Research
07 May 2019
This article is more than 3 years old

Spotlight on: Professor Hash Ahmed

How do you balance your time when you are a doctor and a researcher? How can we make the biggest difference to men with prostate cancer? We speak to Professor Hash Ahmed about his work that led to the introduction of mpMRI scans before biopsy and the next big thing that he wants to achieve.

Hash Ahmed is a consultant urological surgeon based in Charing Cross Hospital. He meets with men every day to guide them from prostate cancer diagnosis to finding the best treatment for them, but he’s also a researcher. As Professor of Urology at Imperial College London, he’s been on a 10-year mission to make the biggest difference he can for men. And for Professor Ahmed that means one thing: delivering practice-changing clinical trials.

Professor Ahmed runs clinical trials that span all aspects of managing prostate cancer, from improving diagnosis to giving men better treatments. Now, we’ve funded him in our latest round of Research Innovation Awards to carry out the pilot trial which could bring focal therapy – treating just the cancer and leaving the healthy areas of prostate untreated – to more men.


You’re a medical doctor and a researcher, how do you split your time between two such big jobs?

I've been doing research for probably the last 10 years jointly with clinical practice and it’s a 50-50 split. My guiding principle is to have a clinical trial that’s suitable for every patient I meet – wherever he is in his prostate cancer experience. This interaction with patients is so important. Both to me and to my research. It reminds me why I’m here, and helps me to keep sight of what’s most important for men, so I can design studies that directly link in with what patients say is important to them, and would improve their prostate cancer experience.

What does your research focus on?

My interest in research started with focal therapy when I was working as a research fellow at UCL with Professor Mark Emberton. We set up trials that were really the foundations of focal therapy in prostate cancer.

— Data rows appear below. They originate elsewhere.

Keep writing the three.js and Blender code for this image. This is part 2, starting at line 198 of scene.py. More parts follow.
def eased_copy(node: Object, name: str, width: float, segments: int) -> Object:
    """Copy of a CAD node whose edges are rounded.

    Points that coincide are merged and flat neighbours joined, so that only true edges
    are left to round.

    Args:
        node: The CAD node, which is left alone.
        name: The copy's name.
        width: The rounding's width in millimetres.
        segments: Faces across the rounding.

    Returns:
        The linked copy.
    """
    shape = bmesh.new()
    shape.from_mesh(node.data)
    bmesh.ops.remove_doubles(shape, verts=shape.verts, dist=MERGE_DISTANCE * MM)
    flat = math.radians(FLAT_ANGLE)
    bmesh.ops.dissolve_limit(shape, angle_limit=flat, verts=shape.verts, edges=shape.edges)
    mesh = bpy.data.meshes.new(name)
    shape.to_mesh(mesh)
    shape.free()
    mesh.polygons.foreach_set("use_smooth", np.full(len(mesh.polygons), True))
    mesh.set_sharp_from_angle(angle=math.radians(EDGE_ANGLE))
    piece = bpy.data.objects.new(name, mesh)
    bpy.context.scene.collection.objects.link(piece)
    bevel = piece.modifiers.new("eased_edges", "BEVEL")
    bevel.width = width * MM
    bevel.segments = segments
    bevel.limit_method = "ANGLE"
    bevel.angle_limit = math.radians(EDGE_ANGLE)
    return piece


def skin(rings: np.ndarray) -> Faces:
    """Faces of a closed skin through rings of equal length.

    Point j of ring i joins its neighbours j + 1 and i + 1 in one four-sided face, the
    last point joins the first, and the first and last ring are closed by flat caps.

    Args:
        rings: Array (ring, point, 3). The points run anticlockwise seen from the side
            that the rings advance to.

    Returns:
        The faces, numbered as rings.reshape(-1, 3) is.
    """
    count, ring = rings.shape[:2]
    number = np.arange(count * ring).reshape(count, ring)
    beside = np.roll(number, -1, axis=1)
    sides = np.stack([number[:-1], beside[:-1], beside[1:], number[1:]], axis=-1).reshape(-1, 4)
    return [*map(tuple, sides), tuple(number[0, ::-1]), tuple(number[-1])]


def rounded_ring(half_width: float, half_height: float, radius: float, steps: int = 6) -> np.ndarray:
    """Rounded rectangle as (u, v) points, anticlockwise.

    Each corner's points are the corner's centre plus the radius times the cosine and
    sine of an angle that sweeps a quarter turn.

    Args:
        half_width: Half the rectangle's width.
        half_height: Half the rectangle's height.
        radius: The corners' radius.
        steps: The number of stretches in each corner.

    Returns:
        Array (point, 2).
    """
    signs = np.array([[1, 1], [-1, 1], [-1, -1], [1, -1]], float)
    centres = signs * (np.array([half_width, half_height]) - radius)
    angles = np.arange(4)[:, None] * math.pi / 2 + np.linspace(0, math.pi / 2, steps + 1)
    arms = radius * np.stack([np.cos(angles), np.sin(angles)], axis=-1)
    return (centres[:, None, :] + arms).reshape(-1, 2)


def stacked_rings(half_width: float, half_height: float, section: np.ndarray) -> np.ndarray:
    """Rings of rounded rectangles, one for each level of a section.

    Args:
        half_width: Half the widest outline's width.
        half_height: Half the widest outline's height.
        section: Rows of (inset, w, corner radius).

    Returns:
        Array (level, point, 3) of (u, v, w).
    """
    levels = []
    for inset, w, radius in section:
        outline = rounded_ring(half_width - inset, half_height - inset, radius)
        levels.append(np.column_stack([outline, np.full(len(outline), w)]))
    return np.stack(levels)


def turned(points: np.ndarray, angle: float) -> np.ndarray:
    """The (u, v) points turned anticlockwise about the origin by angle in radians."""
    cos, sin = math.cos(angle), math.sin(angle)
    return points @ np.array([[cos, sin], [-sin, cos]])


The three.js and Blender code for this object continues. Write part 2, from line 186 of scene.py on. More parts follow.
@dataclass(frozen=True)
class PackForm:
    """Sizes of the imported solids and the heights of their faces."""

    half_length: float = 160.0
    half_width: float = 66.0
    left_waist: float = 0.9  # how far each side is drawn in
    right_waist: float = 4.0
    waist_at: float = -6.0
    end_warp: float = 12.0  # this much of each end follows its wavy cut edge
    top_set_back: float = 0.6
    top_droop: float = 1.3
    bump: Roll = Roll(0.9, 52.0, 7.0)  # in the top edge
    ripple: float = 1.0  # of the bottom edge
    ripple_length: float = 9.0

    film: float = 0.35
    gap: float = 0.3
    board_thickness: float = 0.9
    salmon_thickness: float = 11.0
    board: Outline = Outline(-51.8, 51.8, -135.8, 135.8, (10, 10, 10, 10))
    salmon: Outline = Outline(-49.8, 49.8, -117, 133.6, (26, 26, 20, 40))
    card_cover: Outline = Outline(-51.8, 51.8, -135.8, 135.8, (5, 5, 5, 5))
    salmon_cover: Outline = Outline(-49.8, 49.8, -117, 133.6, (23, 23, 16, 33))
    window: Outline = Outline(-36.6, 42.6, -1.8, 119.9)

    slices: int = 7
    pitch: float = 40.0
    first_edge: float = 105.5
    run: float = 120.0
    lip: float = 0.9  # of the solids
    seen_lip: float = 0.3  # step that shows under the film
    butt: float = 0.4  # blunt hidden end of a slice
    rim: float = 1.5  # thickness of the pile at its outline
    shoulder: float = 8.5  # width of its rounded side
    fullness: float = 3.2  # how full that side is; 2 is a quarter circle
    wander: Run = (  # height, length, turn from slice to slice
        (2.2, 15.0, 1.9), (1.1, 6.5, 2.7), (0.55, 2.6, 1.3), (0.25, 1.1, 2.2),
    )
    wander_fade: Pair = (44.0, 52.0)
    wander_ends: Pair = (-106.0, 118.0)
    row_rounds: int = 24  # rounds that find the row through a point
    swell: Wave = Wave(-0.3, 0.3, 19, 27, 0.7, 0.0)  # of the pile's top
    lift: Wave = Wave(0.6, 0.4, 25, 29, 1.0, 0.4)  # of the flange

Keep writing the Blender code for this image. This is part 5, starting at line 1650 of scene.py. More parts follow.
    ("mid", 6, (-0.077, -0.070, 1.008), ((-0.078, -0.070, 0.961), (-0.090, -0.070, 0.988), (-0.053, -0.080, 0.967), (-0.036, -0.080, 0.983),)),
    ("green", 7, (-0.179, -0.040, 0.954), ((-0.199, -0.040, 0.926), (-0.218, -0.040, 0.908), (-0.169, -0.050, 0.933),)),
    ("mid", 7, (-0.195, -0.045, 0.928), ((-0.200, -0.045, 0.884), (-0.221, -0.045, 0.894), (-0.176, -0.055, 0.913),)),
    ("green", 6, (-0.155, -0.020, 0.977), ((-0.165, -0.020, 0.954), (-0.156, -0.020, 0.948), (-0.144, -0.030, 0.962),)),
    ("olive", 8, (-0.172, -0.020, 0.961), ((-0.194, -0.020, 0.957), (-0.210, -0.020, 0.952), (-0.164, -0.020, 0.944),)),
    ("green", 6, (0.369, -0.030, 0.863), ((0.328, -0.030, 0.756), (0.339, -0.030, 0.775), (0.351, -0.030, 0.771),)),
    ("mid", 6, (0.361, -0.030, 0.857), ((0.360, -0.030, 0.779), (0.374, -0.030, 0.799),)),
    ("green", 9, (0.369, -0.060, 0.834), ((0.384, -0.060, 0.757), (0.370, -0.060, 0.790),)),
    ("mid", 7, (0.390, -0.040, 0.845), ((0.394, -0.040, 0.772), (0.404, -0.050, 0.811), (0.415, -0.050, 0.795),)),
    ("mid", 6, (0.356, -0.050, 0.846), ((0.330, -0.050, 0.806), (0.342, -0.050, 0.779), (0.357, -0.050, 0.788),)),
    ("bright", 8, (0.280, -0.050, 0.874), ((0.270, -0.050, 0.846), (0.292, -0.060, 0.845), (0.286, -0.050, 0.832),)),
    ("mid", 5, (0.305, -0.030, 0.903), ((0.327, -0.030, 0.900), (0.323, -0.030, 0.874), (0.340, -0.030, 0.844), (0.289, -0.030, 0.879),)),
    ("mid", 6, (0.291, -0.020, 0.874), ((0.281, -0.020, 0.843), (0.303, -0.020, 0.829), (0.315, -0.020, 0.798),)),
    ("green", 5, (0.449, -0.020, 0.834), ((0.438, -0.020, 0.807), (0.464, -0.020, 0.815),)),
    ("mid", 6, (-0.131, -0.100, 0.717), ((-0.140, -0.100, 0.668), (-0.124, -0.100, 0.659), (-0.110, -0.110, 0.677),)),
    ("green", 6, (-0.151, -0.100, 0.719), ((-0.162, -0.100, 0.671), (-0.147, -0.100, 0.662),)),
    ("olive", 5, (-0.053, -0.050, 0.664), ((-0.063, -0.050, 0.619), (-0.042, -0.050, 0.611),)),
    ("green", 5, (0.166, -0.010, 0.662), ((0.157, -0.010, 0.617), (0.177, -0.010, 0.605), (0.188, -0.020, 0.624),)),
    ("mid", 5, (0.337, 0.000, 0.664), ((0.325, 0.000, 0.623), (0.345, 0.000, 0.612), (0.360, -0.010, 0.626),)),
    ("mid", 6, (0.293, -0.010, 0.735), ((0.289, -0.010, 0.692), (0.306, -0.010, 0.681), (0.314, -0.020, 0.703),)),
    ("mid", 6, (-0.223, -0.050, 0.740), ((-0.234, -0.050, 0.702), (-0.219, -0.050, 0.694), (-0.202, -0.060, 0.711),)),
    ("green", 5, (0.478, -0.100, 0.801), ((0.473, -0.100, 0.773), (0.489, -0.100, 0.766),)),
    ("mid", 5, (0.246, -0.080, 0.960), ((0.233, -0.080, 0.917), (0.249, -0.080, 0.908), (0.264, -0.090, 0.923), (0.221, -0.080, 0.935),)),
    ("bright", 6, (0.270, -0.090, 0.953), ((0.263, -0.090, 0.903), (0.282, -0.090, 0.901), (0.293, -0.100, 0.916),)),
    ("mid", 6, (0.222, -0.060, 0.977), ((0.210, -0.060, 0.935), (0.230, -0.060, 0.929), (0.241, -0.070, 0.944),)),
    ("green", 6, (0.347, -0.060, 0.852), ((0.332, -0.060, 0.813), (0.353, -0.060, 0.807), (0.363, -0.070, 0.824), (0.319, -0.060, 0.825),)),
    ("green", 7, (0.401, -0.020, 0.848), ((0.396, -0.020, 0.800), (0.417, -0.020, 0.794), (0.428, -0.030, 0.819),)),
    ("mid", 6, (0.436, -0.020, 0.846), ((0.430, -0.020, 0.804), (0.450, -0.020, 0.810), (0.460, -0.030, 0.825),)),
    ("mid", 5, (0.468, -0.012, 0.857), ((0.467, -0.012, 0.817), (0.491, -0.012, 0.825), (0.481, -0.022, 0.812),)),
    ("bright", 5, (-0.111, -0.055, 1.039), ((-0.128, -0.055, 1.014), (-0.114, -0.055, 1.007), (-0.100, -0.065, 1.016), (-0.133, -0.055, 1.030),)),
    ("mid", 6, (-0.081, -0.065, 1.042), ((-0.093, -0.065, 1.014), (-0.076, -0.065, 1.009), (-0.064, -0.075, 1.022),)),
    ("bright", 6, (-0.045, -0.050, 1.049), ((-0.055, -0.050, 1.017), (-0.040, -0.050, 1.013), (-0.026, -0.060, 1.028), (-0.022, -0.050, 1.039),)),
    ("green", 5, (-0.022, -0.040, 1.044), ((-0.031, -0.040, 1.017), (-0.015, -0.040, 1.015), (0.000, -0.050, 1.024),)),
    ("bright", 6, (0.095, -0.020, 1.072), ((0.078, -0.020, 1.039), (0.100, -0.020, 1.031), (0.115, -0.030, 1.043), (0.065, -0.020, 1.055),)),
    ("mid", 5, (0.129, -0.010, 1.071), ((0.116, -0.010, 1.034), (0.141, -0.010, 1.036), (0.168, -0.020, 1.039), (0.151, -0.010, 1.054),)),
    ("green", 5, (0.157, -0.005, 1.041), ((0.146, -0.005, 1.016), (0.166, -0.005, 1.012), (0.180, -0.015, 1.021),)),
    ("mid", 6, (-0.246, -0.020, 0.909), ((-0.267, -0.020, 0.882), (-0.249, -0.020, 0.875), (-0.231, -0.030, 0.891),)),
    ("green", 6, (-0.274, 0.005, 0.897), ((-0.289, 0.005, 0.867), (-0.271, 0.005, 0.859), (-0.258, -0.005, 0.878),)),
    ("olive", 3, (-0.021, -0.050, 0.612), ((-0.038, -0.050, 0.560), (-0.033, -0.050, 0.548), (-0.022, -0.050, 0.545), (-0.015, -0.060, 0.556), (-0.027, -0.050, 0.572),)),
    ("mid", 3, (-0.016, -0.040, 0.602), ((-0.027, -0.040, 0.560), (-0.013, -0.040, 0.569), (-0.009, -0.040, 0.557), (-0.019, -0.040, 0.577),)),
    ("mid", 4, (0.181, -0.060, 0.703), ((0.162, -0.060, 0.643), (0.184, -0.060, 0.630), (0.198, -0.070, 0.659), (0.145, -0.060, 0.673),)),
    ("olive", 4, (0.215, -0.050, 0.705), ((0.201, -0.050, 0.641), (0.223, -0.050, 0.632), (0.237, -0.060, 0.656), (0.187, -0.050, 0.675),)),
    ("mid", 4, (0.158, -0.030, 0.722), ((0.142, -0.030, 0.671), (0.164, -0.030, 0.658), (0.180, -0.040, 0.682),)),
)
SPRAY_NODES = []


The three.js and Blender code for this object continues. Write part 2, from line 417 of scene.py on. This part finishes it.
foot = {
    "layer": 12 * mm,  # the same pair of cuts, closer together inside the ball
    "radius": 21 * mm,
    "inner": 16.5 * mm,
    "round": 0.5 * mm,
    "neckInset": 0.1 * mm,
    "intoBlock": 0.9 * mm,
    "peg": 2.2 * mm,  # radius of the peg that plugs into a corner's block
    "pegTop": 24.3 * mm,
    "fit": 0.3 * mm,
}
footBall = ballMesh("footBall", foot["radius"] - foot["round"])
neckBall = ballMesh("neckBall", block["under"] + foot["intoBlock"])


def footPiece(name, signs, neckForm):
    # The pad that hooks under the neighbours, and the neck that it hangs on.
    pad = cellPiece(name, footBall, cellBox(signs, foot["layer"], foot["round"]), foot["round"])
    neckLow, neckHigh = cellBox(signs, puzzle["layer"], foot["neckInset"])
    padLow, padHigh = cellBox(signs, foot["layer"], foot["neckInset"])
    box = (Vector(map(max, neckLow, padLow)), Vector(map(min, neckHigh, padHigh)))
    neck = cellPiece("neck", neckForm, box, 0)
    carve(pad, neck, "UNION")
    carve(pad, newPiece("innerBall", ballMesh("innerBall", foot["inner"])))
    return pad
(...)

We first showed that if a man has cancer on one side of his prostate, we can treat just that one side and get good cancer control and few side effects. But we realised we couldn’t deliver more specific focal therapy, to just the areas with cancer, without having a good way to image the prostate. That led us to the PROMIS trial, where we showed an mpMRI scan can be used to pinpoint where in the prostate the cancer is. Now that’s established as a gold-standard imaging technique, it means we have the tools in place to think about how to treat the cancer more precisely.

Focal therapy will deliver a huge shift in prostate cancer treatment. Not everyone may realise it yet, but it’s going to have a massive impact. The first step is CHRONOS, the trial I’m starting that is funded by Prostate Cancer UK’s Research Innovation Awards. This is a pilot trial, where we’ll be testing focal therapies against standard treatments to the whole prostate, on a small scale. If this is successful, we’ll be able to run a larger trial that could prove focal therapies should be a widely available treatment option in the UK.

What drives you to keep doing this type of research?

Getting change quickly into practice is what drives me. There's nothing wrong with doing long-term, blue-sky research – I benefit from it because I can use the findings from that to do the trials. But it’s the trials that get changes into clinical practice, and as a medical doctor, that’s what I’m most interested in. Funding research like this is vital. We don’t have all the answers, but among the ideas will be the nuggets that lead to huge transformations.

What has been your proudest career achievement?

I think it has to be the PROMIS mpMRI trial. It was tough – it required personal push almost every single week to recruit patients and engage with the centres running the trial. It was difficult and there were a lot of points where it almost failed. But it was worth it. Now this technology is changing the lives of men around the world.

Where can we find you when you’re not at the hospital?

With the kids at home. I have a four-year-old and a nine-year-old, so there is very little time to do anything else! I like to spend time in the garden though. I’m growing some flowers and some vegetables, and that helps me relax.

What do you hope will have changed for men with prostate cancer in 10 years’ time?

I hope that in 10 years’ time we’ll have a national screening programme for prostate cancer. I hope we’ll have delivered the evidence, through research, that proves screening is the right thing. It will be a lot of work, but I think it’s possible.


We awarded funding to Professor Ahmed to run the CHRONOS trial which is due to start in July 2019. When the trial opens recruitment we will update where it is available on our new clinical trials map.